Delineating the complexity of Cu–Mo mineralization in a porphyry intrusion by computational and fractal modeling: A case study of the Chehugou deposit in the Chifeng district, Inner Mongolia, China

Abstract

Delineating spatial architectures and evolving processes of a complicated mineralization system is very important for understanding the formation mechanism of an ore deposit. In this paper, we apply modeling methods, including geometric modeling, fractal modeling and geodynamic modeling, to study the complex geometry and mineralization mechanism of the Chehugou porphyry deposit. The 3D geometric shapes of ore-related geological bodies are reconstructed by morphological interpretation of cross-sections.
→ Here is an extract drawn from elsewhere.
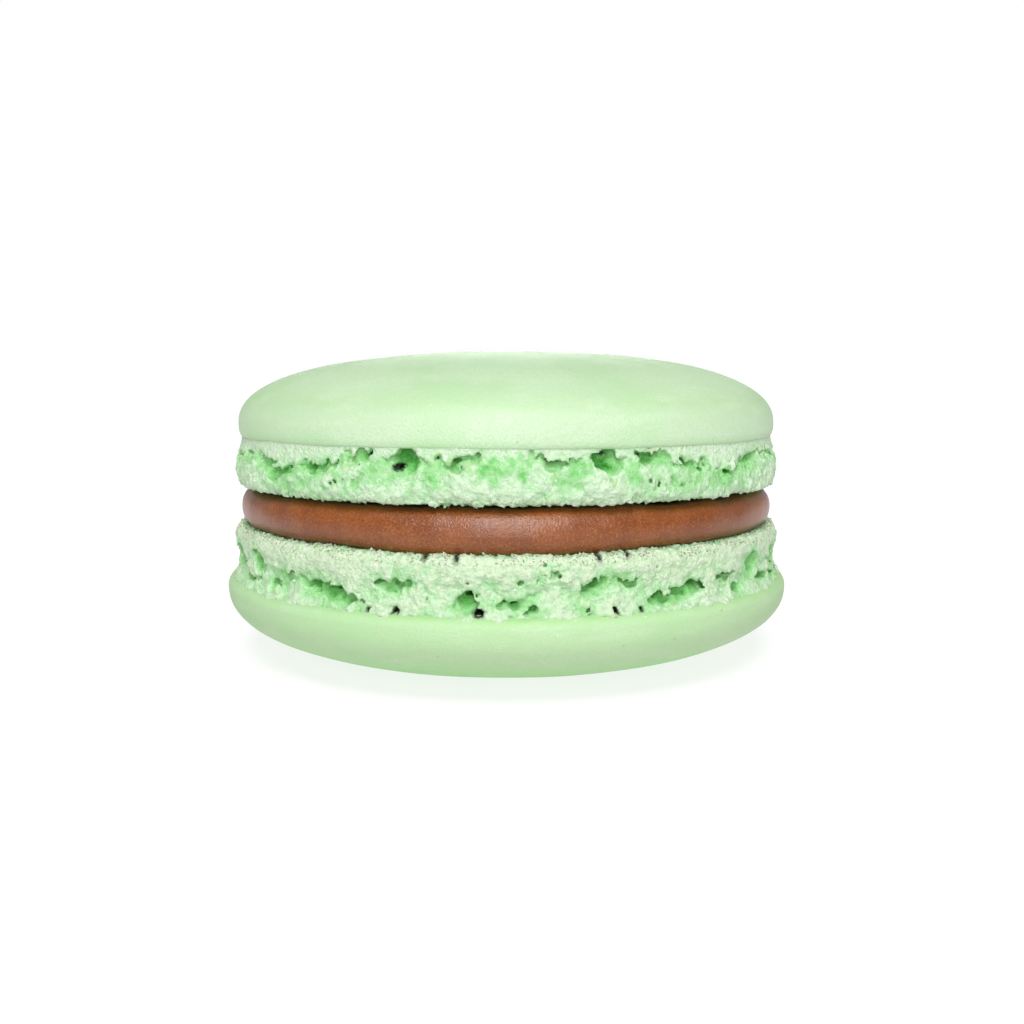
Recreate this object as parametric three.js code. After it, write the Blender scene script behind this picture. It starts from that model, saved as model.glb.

The different mineralization zones are identified by fractal concentration–volume (C–V) modeling. The grades of ore elements are analyzed by fractal and multifractal methods. The geodynamic processes of mineralization are simulated by the numerical method built on the FLAC3D platform. The results reveal the irregular 3D shapes of the granite porphyry intrusion, breccias and their associations to the mineralization. Although the Cu–Mo mineralization at a lower concentration distributes in the whole rocks, the intensive mineralization mainly occurs in the breccias and granite porphyry. The high-grade ores occur in special locations in the granite porphyry near breccias, where the contact zone looks like a “step”. The results of geodynamic modeling together with multifractal analyses show a good correlation of significant dilation with intensive mineralization and indicate stronger dilation just occurs in the “step-shaped” contact zone, demonstrating that dilatant deformation controls the brecciation and related mineralization. The modeling results also indicate that the uneven distribution of the brecciation and mineralization in this deposit is controlled by both overpressured fluids and tectonic compressional deformation.